At Bates Motel, she is welcomed by creepy Norman Bates, portrayed valiantly but against all odds by Vince Vaughn. They say that people tell you all you need to know about them in the first fifteen minutes. But perhaps Marion isn't reading between the lines when soulful, doleful Norm, a lonely boy who finds solace in the odd hobby of taxidermy, tells of his poor widowed Mom and how "a son is no replacement for a lover." Mom.....son......lover? All in the same sentence? C'mon Marion!
Ms. Heche's guilt-ridden embezzler has by this time decided to seek redemption and return the money on the morrow. But it's too late; she has committed the one sin for which a Hitchcockian character can never be absolved. She has dared to dream outside the lines. Hence, it's curtains for Marion, shower curtains, to be exact. What follows when boyfriend Sam and sister Lila (Julianne Moore) try to locate the missing gal is primarily dull and anti-climatic, although William H. Macy as private detective Milton Arbogast (the Martin Balsam role) is winningly pesky.
In its time, the 1960 shocker was among the most sexually explicit films to date. The buttoned-down 50's were ebbing in favour of the radical, tune-in 60's, and Hitchcock's film punctuated this end of innocence with what was then truly cutting-edge (pun fully intended, if you get the point) terror. Yet Van Sant's handsome curio piece rarely achieves anything above novelty value.
The experiment is not without its ground swell of media-induced intrigue. Advance publicity noted that the filmmaker even timed scenes to match Hitch's tempo and meter. And in a clever but pretentious conceit that speaks volumes about the artistic ego, the director emulates the master's trademark cameo by making sure to place himself in a scene with a Hitchcock look-alike.
But who cares about all of that? Truth be told thirty-eight years after the movie's release, most likely you only remember one thing about Psycho. So, go ahead. Ask: "What about the shower scene?" Actually, it's rather good insofar as homicidal terror is concerned, and still pretty frightening even though there's never been a horror sequence in the history of cinema that has afforded its audience this many decades to brace itself.
But there's an interesting phenomenon at work here, attesting to how the film has insinuated itself into our national psyche. Americans of Baby Boomer age or older invariably claim 3 certainties in their lives: that they had, but frittered away, Mickey Mantle's rookie baseball card; that they were at Woodstock; and that the blood they witnessed washing down the shower drain in Psycho was crimson red. Most filmgoers are nonplussed when reminded that the original film was not in colour.

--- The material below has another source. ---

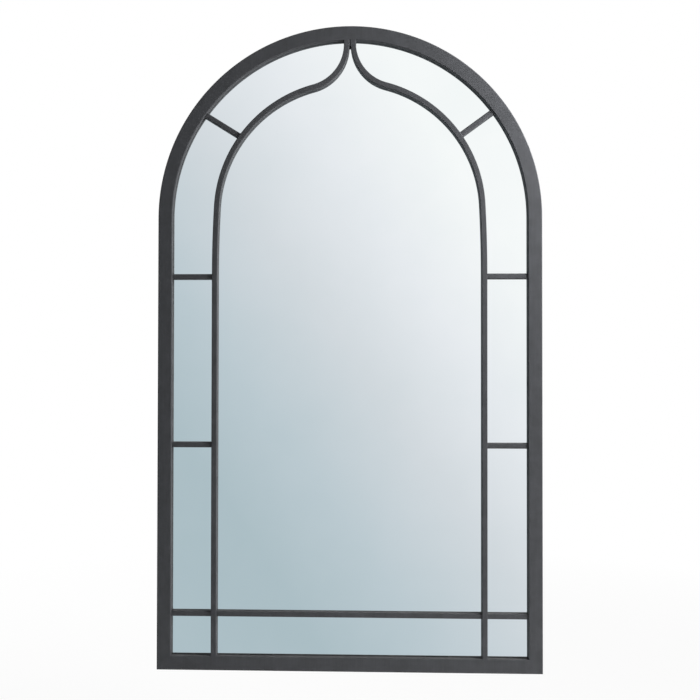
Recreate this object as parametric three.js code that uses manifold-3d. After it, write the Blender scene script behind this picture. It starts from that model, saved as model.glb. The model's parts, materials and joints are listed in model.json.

Mr. Van Sant's project has engendered a debate far more interesting than the film itself. Some cineastes have even decided to make it their life's work to comb the film for nuances, quirks, and any clues with which the director may have imbued his revivification. The Internet is awash with niggling analysis and comparison: Vince Vaughn's eyebrows don't quite curl with the same demonical emphasis that Anthony Perkins exhibited; Ann Heche makes an unfair fashion statement by wearing orange underwear, whereas Janet Leigh was understandably limited by the black-and-white venue; but, thank goodness, the license plate numbers are identical in both films. All of which has nothing to do with the film's worth and everything to do with the resuscitated Psycho's gimmick/stunt status.
Director Van Sant defends his project by arguing that if a classic play can be done over and over, why not a film? He further notes that the new Psycho affords a whole new generation an opportunity to see the film. Is this a consideration our educational establishment has somehow failed to address? In any case, one must then assume that Mr. Van Sant wouldn't mind if someone in turn decided to replicate his coloured carbon copy. Psycho indeed.